Dobbiamo fare come in Germania: questo ripetono i fautori del tanto celebrato «modell Deutschland». Se l’economia teutonica gira, basterà riprodurne il modello e anche noi saremo ricchi. Peccato che le esportazioni e il risibile costo del finanziamento del debito definiscano i contorni di un modello impossibile da riprodurre. Il gioco è a somma zero: se c’è chi vince, c’è necessariamente chi perde.

La Germania, tuttavia, qualcosa da insegnarcelo ce l’ha: esiste un «modello tedesco» che va riprodotto. È il sistema elettorale proporzionale. Concepito in modo tale da fare sì che il cittadino tedesco che si reca oggi alle urne possa votare il partito che meglio lo rappresenta. Senza subire il ricatto – per dirne una – del cosiddetto «voto utile». Addirittura, chi proprio decide di agire «strategicamente» finisce per favorire i partiti minori: esattamente il contrario di quello che capita con l’orrendo Porcellum.

Mettiamoci nei panni (con qualche difficoltà, va da sé) di un elettore genericamente conservatore. Se siamo determinati a fare di tutto perché la coalizione fra democristiani e liberali continui a governare, strategicamente non daremo il voto alla grande Cdu, ma alla piccola Fdp, in modo da aiutarla a superare la soglia di sbarramento. Se decidiamo, invece, di votare «di cuore» il partitone di Merkel, sappiamo che il nostro sostegno renderà comunque più forte la cancelliera: e se dovrà cambiare alleato per governare, pazienza.
Il Parlamento che uscirà dalle urne di oggi rappresenterà la volontà degli elettori, senza distorsioni: non ci sono premi di maggioranza. Si dirà: ma c’è lo sbarramento che taglia fuori le forze minori. È vero. Ma la storia della democrazia tedesca dimostra che l’esistenza di tale soglia non abbia affatto impedito che nuovi movimenti, andati radicandosi in una società che cambia, abbiano potuto fare ingresso in un sistema politico che è blindato solo in apparenza.

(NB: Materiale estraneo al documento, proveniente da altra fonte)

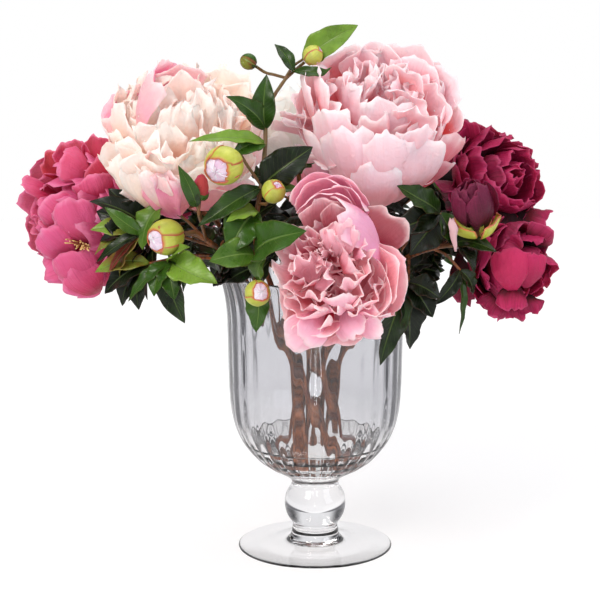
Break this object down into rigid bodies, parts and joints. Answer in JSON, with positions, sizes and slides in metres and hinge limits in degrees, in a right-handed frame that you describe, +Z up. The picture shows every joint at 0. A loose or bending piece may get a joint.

È stato così per i Verdi negli anni ’80, per la Pds (poi Linke) negli anni ’90, potrebbe esserlo oggi per gli euroscettici di Alternative für Deutschland. E avrebbe potuto esserlo per i Piraten, se non avessero dissipato il consenso raccolto negli anni scorsi litigando pubblicamente fra di loro come forsennati. I partiti «deboli», ma organizzati democraticamente e convinti della propria ragione di esistere, sono nelle condizioni di diventare attori a pieno titolo della vita politica. E di smettere di essere deboli. Sempre che le regole del gioco non siano scritte a misura delle forze «a vocazione maggioritaria». Come è oggi con il Porcellum e come era ieri con il Mattarellum, un sistema tutt’altro che da rimpiangere. E che non c’entra nulla con quello tedesco.
Fra gli insopportabili luoghi comuni che vanno per la maggiore negli ambienti «democratici» italiani, uno dei più stupidi è quello che vuole che la sera del voto si debba assolutamente sapere «chi ha vinto e chi ha perso». Spesso giustificato con un severo richiamo all’impazienza dei mercati. Guai – si dice – fare le coalizioni dopo il voto: meglio presentarsi agli elettori indossando le camicie di forza di alleanze disomogenee. Ma la politica non è – non dovrebbe essere – una partita di calcio con un trofeo in palio. In una democrazia parlamentare, ciò che davvero importa sapere la sera del voto sono due cose. Che ogni cittadino abbia potuto scegliere liberamente da chi farsi rappresentare, giudicando se il partito votato la volta precedente merita ancora la sua fiducia. E che il Parlamento rifletta fedelmente questa scelta. In Germania si fa così. La prendiamo a modello?